The international community, which remains traumatised by its inability to prevent the 1994 genocide in neighbouring Rwanda - which the UN says left 800,000 mostly Tutsis dead - has issued several calls to avert genocide in Burundi, including pleas from the United Nations and African Union. 


But while Tutsis are the most vocal critics of Nkurunziza's third-term power grab, the current crisis is above all political in origin, with the anti-Nkurunziza front cutting across ethnic lines. 

The main opposition front groups Hutu and Tutsi parties, influential members of the ruling CNDD-FDD party who were opposed to a third term have fled the country and the leader of May's failed coup was General Godefroid Nyombare, a former rebel army companion of Nkurunziza's and his former chief-of-staff.
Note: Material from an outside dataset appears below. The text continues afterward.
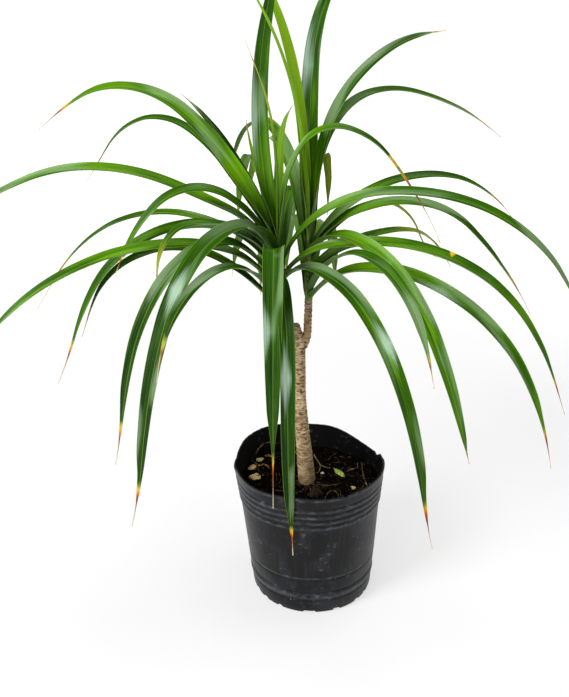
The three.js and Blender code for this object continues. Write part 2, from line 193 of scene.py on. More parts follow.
def make_mesh(name, points, faces, material):
    mesh = bpy.data.meshes.new(name)
    mesh.from_pydata([tuple(map(float, p)) for p in points], [], faces)
    mesh.materials.append(material)
    return mesh


def put(name, data):
    """An object in the scene that holds this mesh, light or camera."""
    made = bpy.data.objects.new(name, data)
    scene.collection.objects.link(made)
    return made


def add_piece(name, points, faces, material, slot, nodes=()):
    """A smooth mesh on the pot's body that stands for these nodes. The slot it is given is not used."""
    piece = put(name, make_mesh(name, points, faces, material))
    piece.data.shade_smooth()
    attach(piece, "root")
    if nodes:
        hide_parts(*nodes)
    return piece


def keep_modified(piece):
    """Swaps a piece's mesh for what its modifiers make of it, and removes them."""
    made = bpy.data.meshes.new_from_object(piece.evaluated_get(bpy.context.evaluated_depsgraph_get()))
    piece.modifiers.clear()
    piece.data = made
    made.shade_smooth()
    return made


def give(mesh, name, vectors):
    """Stores a vector at each point of a mesh, for its material to read."""
    store = mesh.attributes.new(name, "FLOAT_VECTOR", "POINT")
    store.data.foreach_set("vector", np.asarray(vectors, np.float32).ravel())


def ring_faces(rows, sides, first=0):
    """Quads between rows of points round a ring, with a cap on each end."""
    faces = []
    for k in range(rows - 1):
        for i in range(sides):
            a = first + k * sides + i
            b = first + k * sides + (i + 1) % sides
            faces.append((a, b, b + sides, a + sides))
    faces.append(tuple(first + i for i in reversed(range(sides))))
    faces.append(tuple(first + (rows - 1) * sides + i for i in range(sides)))
    return faces


def ruffle(x, y, z):
    """Smooth noise, about -1 to 1, at a place in no unit."""
    return noise.noise(Vector((x, y, z)))


def smoothstep(x):
    x = min(max(x, 0.0), 1.0)
    return x * x * (3 - 2 * x)


def lerp(a, b, t):
    return a + (b - a) * t


def turns(sides):
    """The angles of evenly spaced points round a ring."""
    return [2 * math.pi * i / sides for i in range(sides)]


def heading(bearing, slope=0.0):
    """The unit vector that points along a bearing and up a slope, both in degrees."""
    level = math.cos(math.radians(slope))
    x, y = math.cos(math.radians(bearing)) * level, math.sin(math.radians(bearing)) * level
    return Vector((x, y, math.sin(math.radians(slope))))


def pot_radius(z):
    return lerp(BASE_RADIUS, RIM_RADIUS, z / POT_HEIGHT)


def pot_relief(z):
    """How far ribs, grooves and beads put the outer wall from its plain cone."""
    out = BAND_STEP * smoothstep((z - BAND_BOTTOM) / 0.0012)
    for at, depth, half in GROOVES:
        out -= depth * math.exp(-(((z - at) / half) ** 2))
    for at, rise, half in BEADS:
        out += rise * math.exp(-(((z - at) / half) ** 2))
    return out


def hump(bearing, at, reach):
    """1 at a bearing, and down to 0 this many degrees to either side."""
    off = abs((bearing - at + 180) % 360 - 180)
    return 0.5 + 0.5 * math.cos(math.pi * off / reach) if off < reach else 0.0


def rim_lift(bearing, z):
    """How far the crooked rim lifts the wall at this bearing and height."""
    waves = sum(rise * hump(bearing, at, reach) for at, reach, rise in RIM_WAVES)
    nicks = sum(rise * hump(bearing, at, reach) for at, reach, rise in RIM_NICKS)
    cut = RAW_CUT * ruffle(bearing * 0.35, 0.0, 7.0)
    wide = max(0.0, 1 - (POT_HEIGHT - z) / RIM_WAVE_DEPTH)
    near = max(0.0, 1 - (POT_HEIGHT - z) / RIM_NICK_DEPTH)
    return waves * wide * wide + (nicks + cut) * near


def pot_rows():
    """Heights for the wall's rows, close together where the relief turns."""
    rows = set(np.linspace(0.0, POT_HEIGHT, 34).round(5))
    for at, _, half in GROOVES + BEADS:
        rows |= {round(at + half * step, 5) for step in (-1.6, -0.9, -0.4, 0, 0.4, 0.9, 1.6)}
    rows |= {BAND_BOTTOM + step * 0.0003 for step in range(5)}
    return sorted(z for z in rows if z <= POT_HEIGHT)


def turn_pot():
    """The shell's rings from the bottom's middle up the outside, and down the inside."""
    profile = [(0.0005, 0.0), (BASE_RADIUS - 0.004, 0.0), (BASE_RADIUS - 0.0012, 0.0004)]
    profile += [(pot_radius(z) + pot_relief(z), z) for z in pot_rows() if z > 0.001]
    profile += [(pot_radius(z) - POT_WALL, z) for z in np.linspace(POT_HEIGHT, POT_WALL, 26)]
    profile += [(BASE_RADIUS - 0.006, POT_WALL), (0.0005, POT_WALL)]
    points = []
    for radius, z in profile:
        for turn in turns(POT_SIDES):
            x, y = math.cos(turn), math.sin(turn)
            soft = SAG * ruffle(x * 2.2, y * 2.2, z * 14)
            out = radius + soft * (radius > BASE_RADIUS - 0.003) * (0.3 + z / POT_HEIGHT)
            lean = POT_LEAN * z / POT_HEIGHT
            points.append((out * x + lean, out * y, z + rim_lift(math.degrees(turn), z)))
    return points, ring_faces(len(profile), POT_SIDES)


def drain_cutters():
    """One arched bar for each drain hole, lying across the wall's bottom edge."""
    points, faces, sides = [], [], 20
    for bearing, width, height in DRAINS:
        first = len(points)
        for reach in (BASE_RADIUS - DRAIN_DEPTH, BASE_RADIUS + DRAIN_DEPTH):
            for turn in turns(sides):
                side = heading(bearing + 90) * math.cos(turn) * width / 2
                points.append(heading(bearing) * reach + side + Vector((0, 0, math.sin(turn) * height)))
        faces += ring_faces(2, sides, first)
    return put("drain_cutters", make_mesh("drain_cutters", points, faces, pot_plastic))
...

But in the last weeks, public discourse has increasingly taken on an ethnic undertone. Early this month the UN's advisor against genocide, Adama Dieng, accused both the government and the opposition of manipulating Hutu-Tutsi tensions, saying that the hate speech and rhetoric being used resembled that heard ahead of the Rwanda genocide in 1994. 


Fearing an ethnic crisis, the African Union has announced plans to send peacekeeping troops into Burundi. 

IS THE REGION AT RISK OF DESTABILISATION? 

The Great Lakes region has been one of the most unstable in Africa in the last decades, with two regional wars (1996-1997 and 1998-2003) involving up to seven African nations fighting on Congolese soil, and leaving over a million people dead. 

The tension in Burundi has raised fears of further deadly instability, and more than 200,000 people have already fled the country. 

The crisis already has hurt ties with Rwanda, which is being increasingly openly accused by Bujumbura of whipping up the tension. 





Burundi also borders Democratic Republic of Congo, where dozens of armed militias are at work.